(begin)

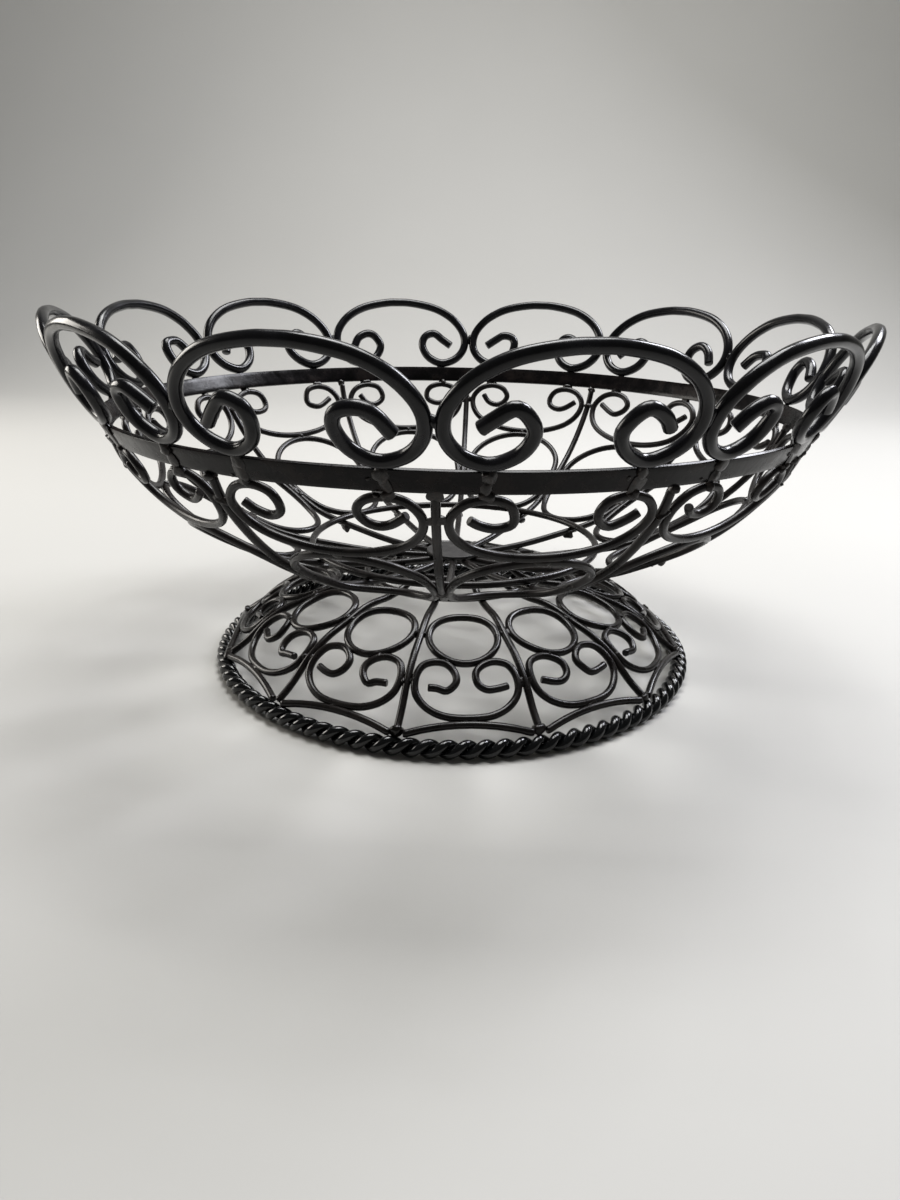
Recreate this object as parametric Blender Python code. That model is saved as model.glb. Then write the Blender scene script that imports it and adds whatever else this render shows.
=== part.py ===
# Wrought-iron scrollwork bowl on a pedestal foot, in metres, +Z up.
# The origin is the middle of the circle that the rope ring stands on, and the axis of the bowl is +Z.
# Every wire lies on a surface of revolution. A motif is drawn flat, in millimetres, as (across, along):
# "across" is measured round the basket from the middle of a panel, and "along" is measured down the
# profile of the bowl or the foot. layOn() bends the flat motif onto the surface.
import math

import bmesh
import bpy
import numpy as np
from mathutils import Matrix

MM = 0.001

# Driving dimensions, millimetres
PANELS = 12
PANEL_ANGLE = 2 * math.pi / PANELS
CLEARANCE = 0.35
FOOT_TURN = math.radians(6.2)

# How many points each centre line is bent through
RIM_POINTS = 23
BOWL_POINTS = 21
OVAL_POINTS = 14
BOWL_RIB_POINTS = 9
CIRCLE_POINTS = 12
FOOT_POINTS = 21
FOOT_RIB_POINTS = 8
ARCH_POINTS = 5
RING_POINTS = 24

RIM_WIRE = 6.0
BOWL_WIRE = 4.0
FOOT_WIRE = 4.0
WIRE_SIDES_LEVEL = 1

BELT_TOP = (193.2, 153.0)
BELT_BOTTOM = (188.4, 143.4)
BELT_THICK = 2.5
BELT_STEPS = 48

ROPE_RADIUS = 139.35
ROPE_HALF = 4.9
ROPE_SIDES = 8
ROPE_STEPS = 36

FLOOR_RING_RADIUS = 84.9
FOOT_RING_RADIUS = 34.0
FOOT_HOOP_RADIUS = 52.5
FOOT_HOOP_RISE = 3.0

PLATE_RADIUS = 16.5
PLATE_THICK = 2.0
PLATE_TOP = 64.2
PLATE_EDGE = 0.5
PLATE_SIDES = 24
STUD_RADIUS = 2.0
STUD_BOTTOM = 50.0
STUD_EDGE = 0.6
STUD_SIDES = 10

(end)

> [PROMPT]: Extract the full listing above without alteration.

> [WRITTEN REPLY]:
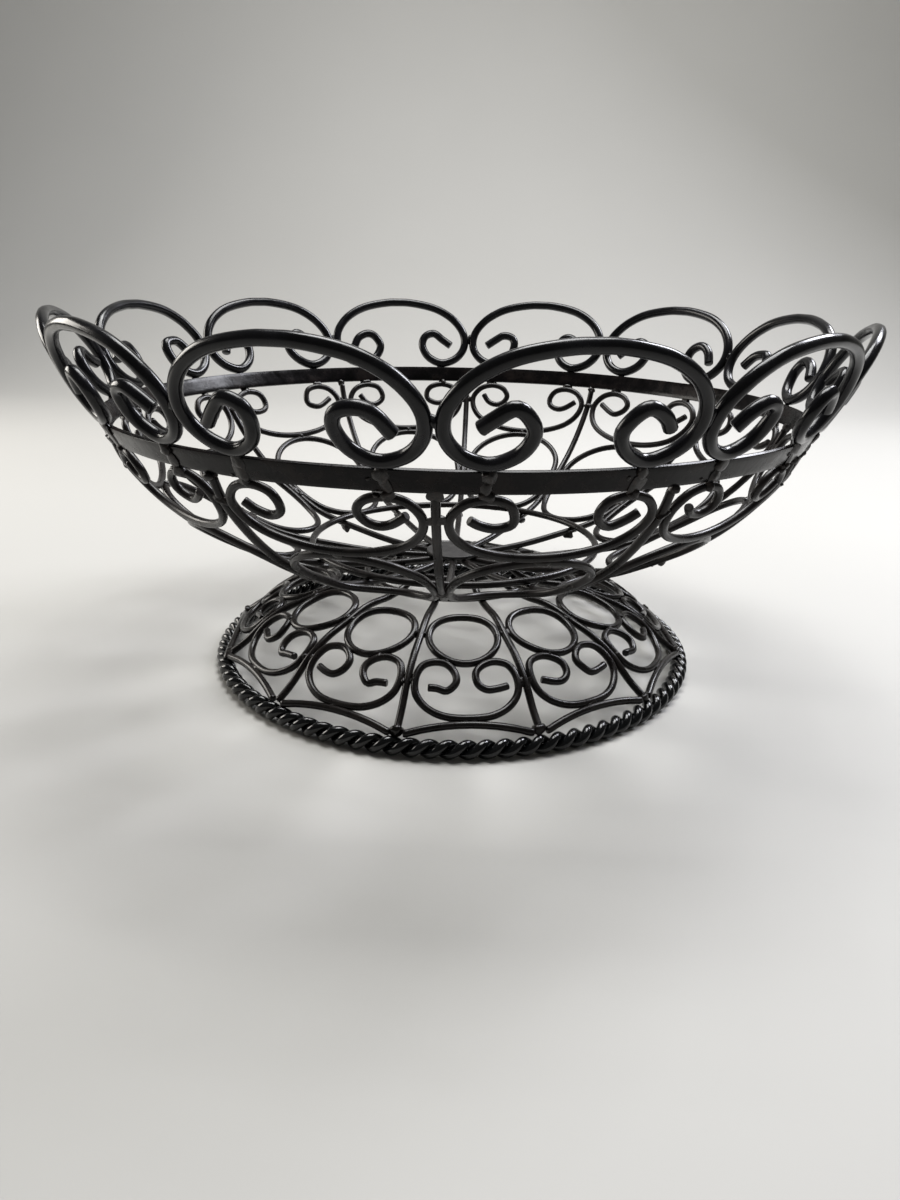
Recreate this object as parametric Blender Python code. That model is saved as model.glb. Then write the Blender scene script that imports it and adds whatever else this render shows.
=== part.py ===
# Wrought-iron scrollwork bowl on a pedestal foot, in metres, +Z up.
# The origin is the middle of the circle that the rope ring stands on, and the axis of the bowl is +Z.
# Every wire lies on a surface of revolution. A motif is drawn flat, in millimetres, as (across, along):
# "across" is measured round the basket from the middle of a panel, and "along" is measured down the
# profile of the bowl or the foot. layOn() bends the flat motif onto the surface.
import math

import bmesh
import bpy
import numpy as np
from mathutils import Matrix

MM = 0.001

# Driving dimensions, millimetres
PANELS = 12
PANEL_ANGLE = 2 * math.pi / PANELS
CLEARANCE = 0.35
FOOT_TURN = math.radians(6.2)

# How many points each centre line is bent through
RIM_POINTS = 23
BOWL_POINTS = 21
OVAL_POINTS = 14
BOWL_RIB_POINTS = 9
CIRCLE_POINTS = 12
FOOT_POINTS = 21
FOOT_RIB_POINTS = 8
ARCH_POINTS = 5
RING_POINTS = 24

RIM_WIRE = 6.0
BOWL_WIRE = 4.0
FOOT_WIRE = 4.0
WIRE_SIDES_LEVEL = 1

BELT_TOP = (193.2, 153.0)
BELT_BOTTOM = (188.4, 143.4)
BELT_THICK = 2.5
BELT_STEPS = 48

ROPE_RADIUS = 139.35
ROPE_HALF = 4.9
ROPE_SIDES = 8
ROPE_STEPS = 36

FLOOR_RING_RADIUS = 84.9
FOOT_RING_RADIUS = 34.0
FOOT_HOOP_RADIUS = 52.5
FOOT_HOOP_RISE = 3.0

PLATE_RADIUS = 16.5
PLATE_THICK = 2.0
PLATE_TOP = 64.2
PLATE_EDGE = 0.5
PLATE_SIDES = 24
STUD_RADIUS = 2.0
STUD_BOTTOM = 50.0
STUD_EDGE = 0.6
STUD_SIDES = 10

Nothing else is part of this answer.